莫言《拇指铐》形象主题浅析(3)

时间:2021-08-31

  司机小D是老实而单纯、善于运用技术、办法多却难以考虑周全的人。他用各种技术工具做了尝试,甚至想砍树、用气焊枪烧,象征着“工人”。凭借现代科技文明、科学技术,异想天开地以为仅仅以自己现有的技术、工具就可以解决一切问题,而不去考虑这一方法的可实施性。

  农妇是蒙昧、自顾不暇却心地善良的人。她以一种懵懂的同情心甚至神的考验的敬畏心来帮助阿义,[2]是富有慈悲心的人,但用镰刀砍树是困难的,何况还背着孩子、要给田间辛苦的丈夫送水。她没有解救阿义的力量也自顾不暇,砍树、喂水总是只做一半,但她身上有着纯粹的母爱和同情心,虽不能帮忙,却也感到十分歉疚。象征了“农民”。简单善良,力量却不足,遇到困难或损害自身利益是就会想要退缩。

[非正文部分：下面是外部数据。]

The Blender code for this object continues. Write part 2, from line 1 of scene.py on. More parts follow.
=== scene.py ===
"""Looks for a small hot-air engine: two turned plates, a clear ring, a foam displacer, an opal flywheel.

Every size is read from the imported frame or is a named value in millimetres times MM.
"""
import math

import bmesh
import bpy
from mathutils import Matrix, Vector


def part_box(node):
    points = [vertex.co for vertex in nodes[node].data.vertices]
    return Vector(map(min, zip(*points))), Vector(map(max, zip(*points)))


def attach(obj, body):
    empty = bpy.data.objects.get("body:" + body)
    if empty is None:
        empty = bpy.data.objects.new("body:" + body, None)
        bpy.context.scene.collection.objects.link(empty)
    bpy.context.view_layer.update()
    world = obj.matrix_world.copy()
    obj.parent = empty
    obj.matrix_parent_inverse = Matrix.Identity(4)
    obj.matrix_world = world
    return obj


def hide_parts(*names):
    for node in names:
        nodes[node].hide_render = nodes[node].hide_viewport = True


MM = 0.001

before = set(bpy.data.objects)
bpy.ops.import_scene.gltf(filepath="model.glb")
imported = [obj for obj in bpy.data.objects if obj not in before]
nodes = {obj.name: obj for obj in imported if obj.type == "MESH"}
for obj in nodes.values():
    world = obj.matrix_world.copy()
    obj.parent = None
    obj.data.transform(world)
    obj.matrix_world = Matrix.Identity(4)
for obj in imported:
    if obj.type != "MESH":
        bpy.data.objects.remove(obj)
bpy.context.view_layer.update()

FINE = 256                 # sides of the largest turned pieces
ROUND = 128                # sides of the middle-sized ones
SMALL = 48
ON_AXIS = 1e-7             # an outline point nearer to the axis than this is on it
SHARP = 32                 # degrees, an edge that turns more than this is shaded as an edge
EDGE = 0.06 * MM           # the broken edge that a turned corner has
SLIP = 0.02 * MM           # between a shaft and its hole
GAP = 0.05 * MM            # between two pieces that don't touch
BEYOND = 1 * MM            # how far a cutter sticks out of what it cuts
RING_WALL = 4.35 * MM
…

  戴铐者是一个冷酷无情的“霸权主义者”,而妄图帮助救援的“工、农、兵、知识分子”却都无能为力,以失败告终。

二.被铐者的形象

  阿义是孤苦伶仃、软弱单纯的孩子。他害怕凶猛的狼犬、阴森的翰林墓地、母亲的离去,也习惯于求助别人,低身下气,“向胡大爷家借钱”,“哀求药铺老板,下跪磕头”,“面对老头时怯懦哭叫”。但他孝顺母亲,也有雄壮坚强的一面。在母亲生病、路途艰险时勇敢地要求去为母亲抓药;在怯懦害怕差点尿裤子时夹紧双腿、腰背挺直;在他人施救无用后他咬掉了自己的手指寻求解脱。他气质上有着纤敏、柔弱而又果敢、义气的特征,[3]象征着无辜的“弱者”,也会有自己愤怒、反抗的一面。他是一个需要被拯救的弱者、无辜受害者,却被大家无视,或者施救者因为威胁到自身利益并没有竭尽全力就匆匆离去,但他不能继续等待,生病的母亲还等着他抓药回家,这是他没有完成的使命,也是他温情的惦念,因此他只能凭借自己微薄的力量进行自我拯救。他本身就是一个被虐待者的形象,但是为了自己的存活、为了自己的信念,他只能通过自虐、自残的方式来拯救自己。因此王干说:“莫言的小说基本上是一种暴力美学,小说里不但虐待他人还自虐,”[4]这样一种方式在特定情况下反而会是自己存活下来的最好方式。他在遭受到不义的对待后却始终坚守着自己的信义,他无愧于“阿义”这个名字。